*What is being asked:* Please print every record below exactly as it appears.

*Data provided:*

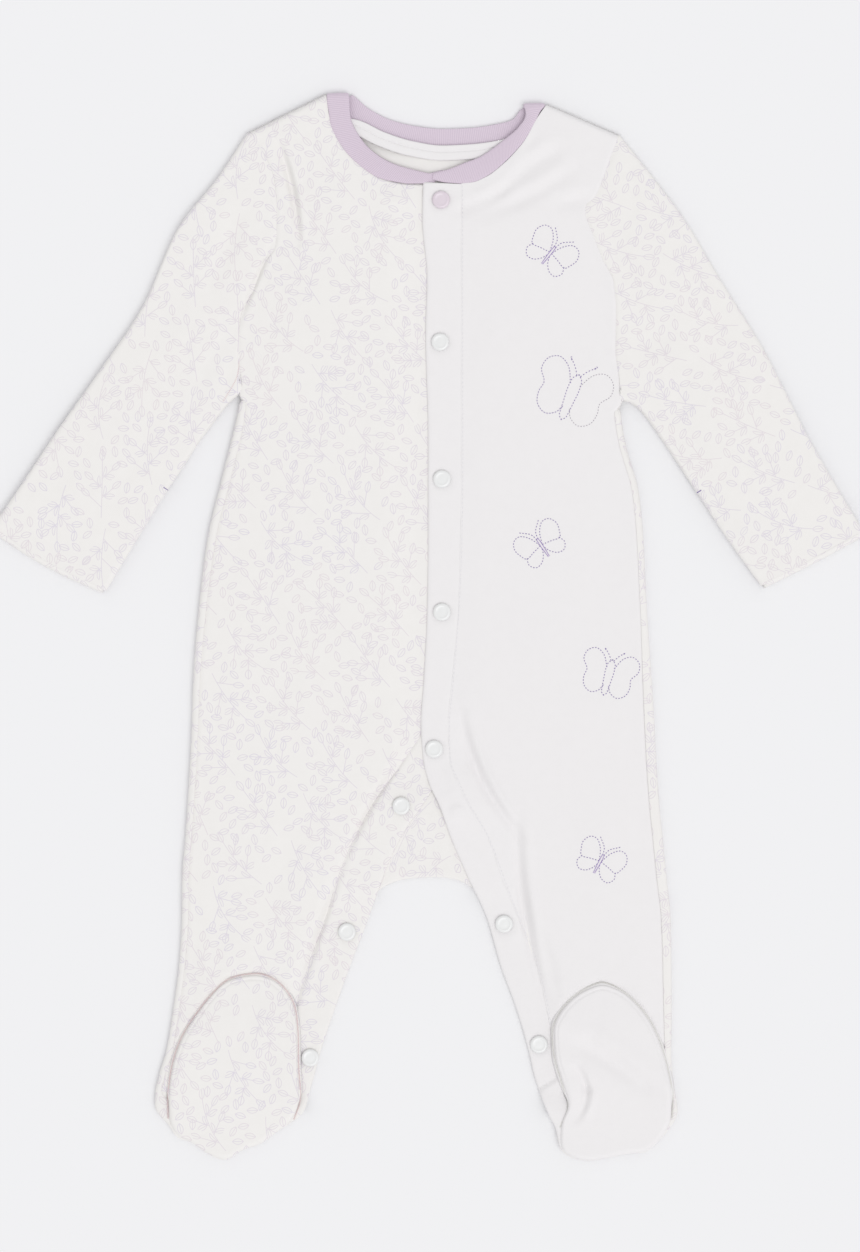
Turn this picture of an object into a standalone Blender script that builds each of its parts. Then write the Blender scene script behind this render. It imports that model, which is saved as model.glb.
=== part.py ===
"""Footed baby sleepsuit for about 3 to 6 months, laid flat on its back.

The feet are folded up on the legs with their soles on top, and the scratch mitts are folded away
under the sleeve ends. +Z is up, +Y runs to the neck and +X to the wearer's left side. The origin is
on the surface that the suit lies on, under the middle of its outline.

Lengths in the tables are in millimetres and become metres in make_piece(). Each piece of cloth is a
wall: its outer face is worked out from sections, its inner face is the outer one moved inward.
"""

import math
from collections import namedtuple

import bpy
import numpy as np

MM = 0.001

# ---- driving sizes, in millimetres ----
CLOTH = 1.5          # wall of a cloth panel with its seam allowances
RIB = 2.0            # doubled rib at the neck
TAPE = 1.2           # tape over the back neck seam
TAPE_WIDTH = 10.5
TAPE_SEAM = 0.6      # the tape starts this far past the neck seam
GAP = 0.3            # between pieces, at seams and between layers
TOP = 5.6            # height of the front above the surface
CROWN = 0.8          # extra height in the middle of a front
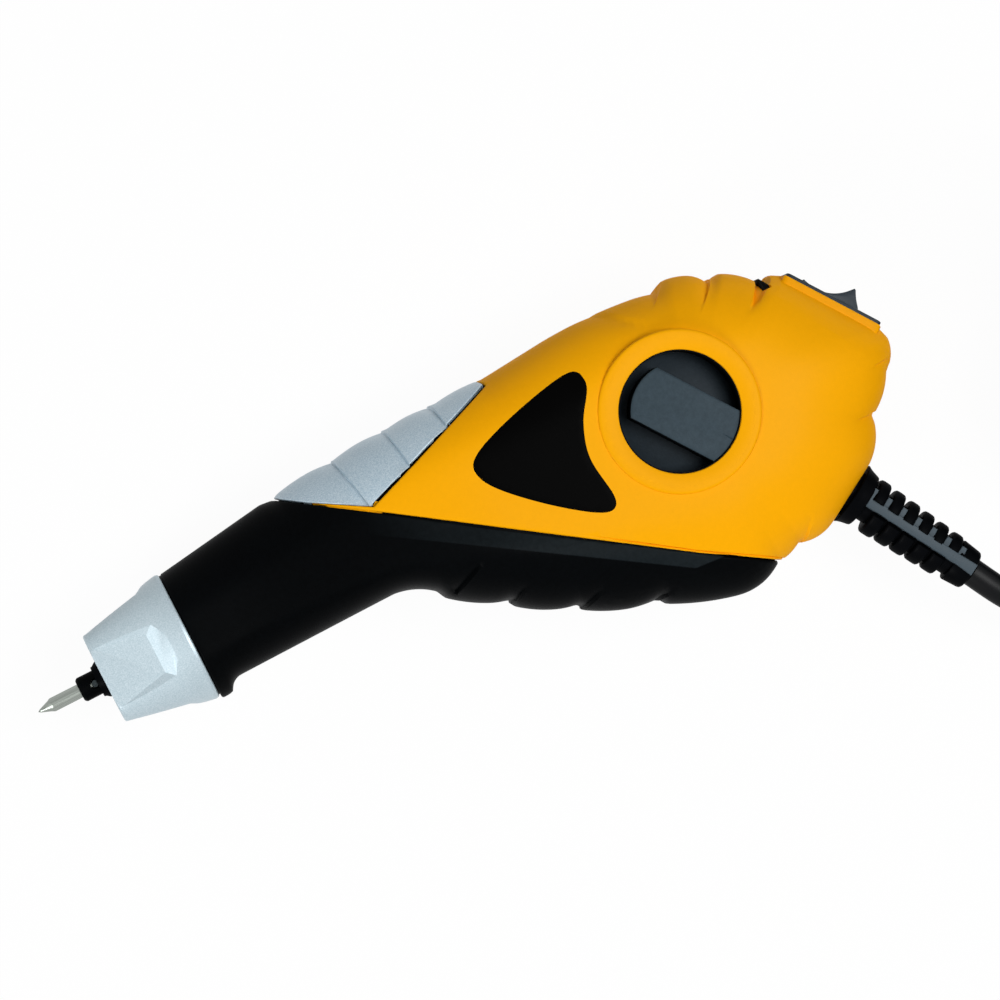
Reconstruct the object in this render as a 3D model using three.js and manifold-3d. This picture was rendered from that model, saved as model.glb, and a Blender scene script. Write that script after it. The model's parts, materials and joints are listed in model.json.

*Solution:*
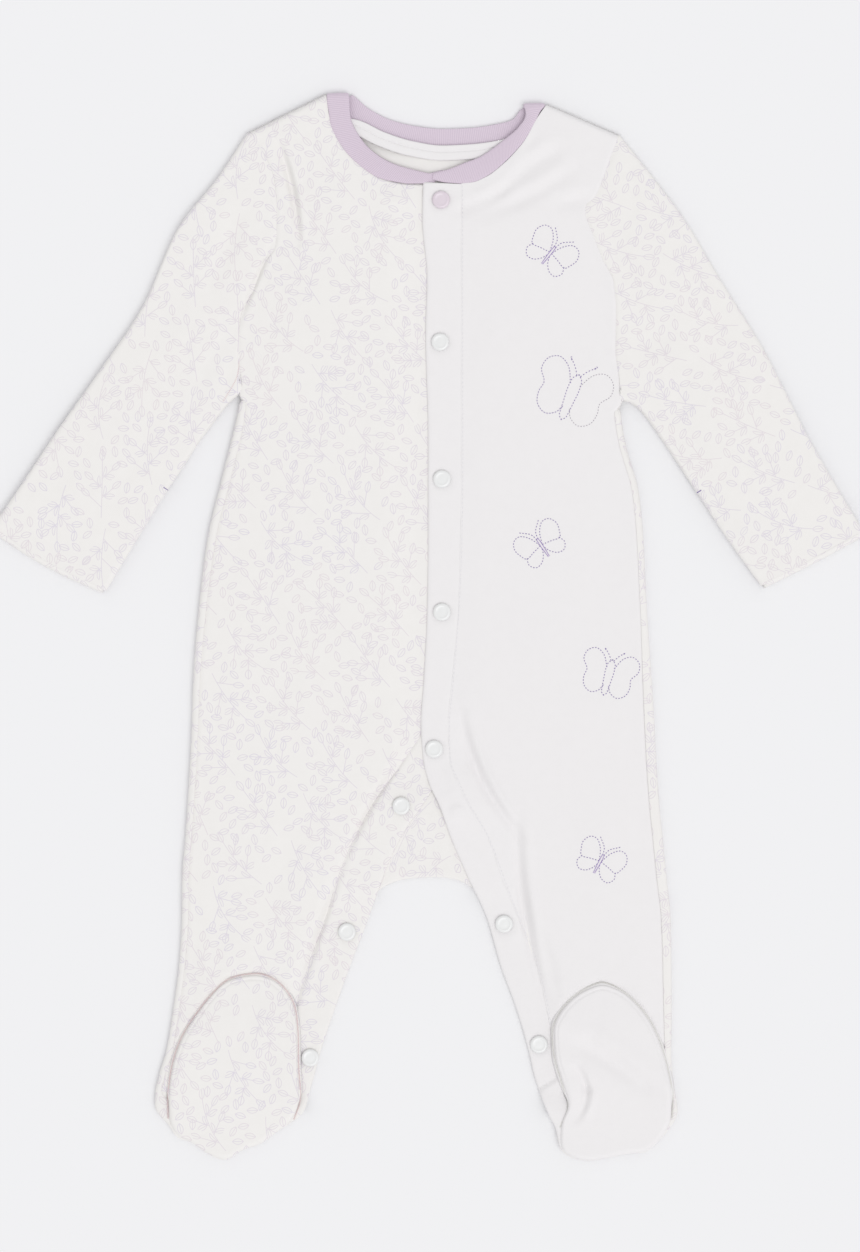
Turn this picture of an object into a standalone Blender script that builds each of its parts. Then write the Blender scene script behind this render. It imports that model, which is saved as model.glb.
=== part.py ===
"""Footed baby sleepsuit for about 3 to 6 months, laid flat on its back.

The feet are folded up on the legs with their soles on top, and the scratch mitts are folded away
under the sleeve ends. +Z is up, +Y runs to the neck and +X to the wearer's left side. The origin is
on the surface that the suit lies on, under the middle of its outline.

Lengths in the tables are in millimetres and become metres in make_piece(). Each piece of cloth is a
wall: its outer face is worked out from sections, its inner face is the outer one moved inward.
"""

import math
from collections import namedtuple

import bpy
import numpy as np

MM = 0.001

# ---- driving sizes, in millimetres ----
CLOTH = 1.5          # wall of a cloth panel with its seam allowances
RIB = 2.0            # doubled rib at the neck
TAPE = 1.2           # tape over the back neck seam
TAPE_WIDTH = 10.5
TAPE_SEAM = 0.6      # the tape starts this far past the neck seam
GAP = 0.3            # between pieces, at seams and between layers
TOP = 5.6            # height of the front above the surface
CROWN = 0.8          # extra height in the middle of a front
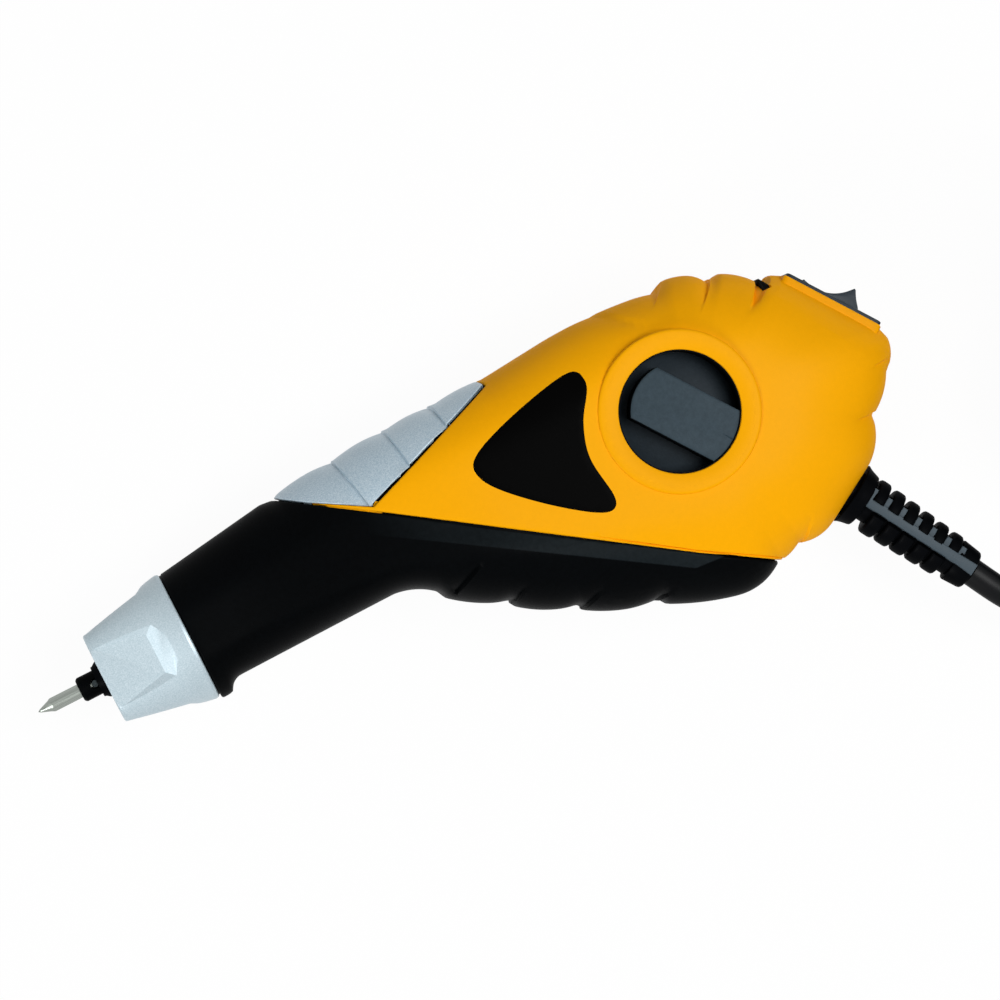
Reconstruct the object in this render as a 3D model using three.js and manifold-3d. This picture was rendered from that model, saved as model.glb, and a Blender scene script. Write that script after it. The model's parts, materials and joints are listed in model.json.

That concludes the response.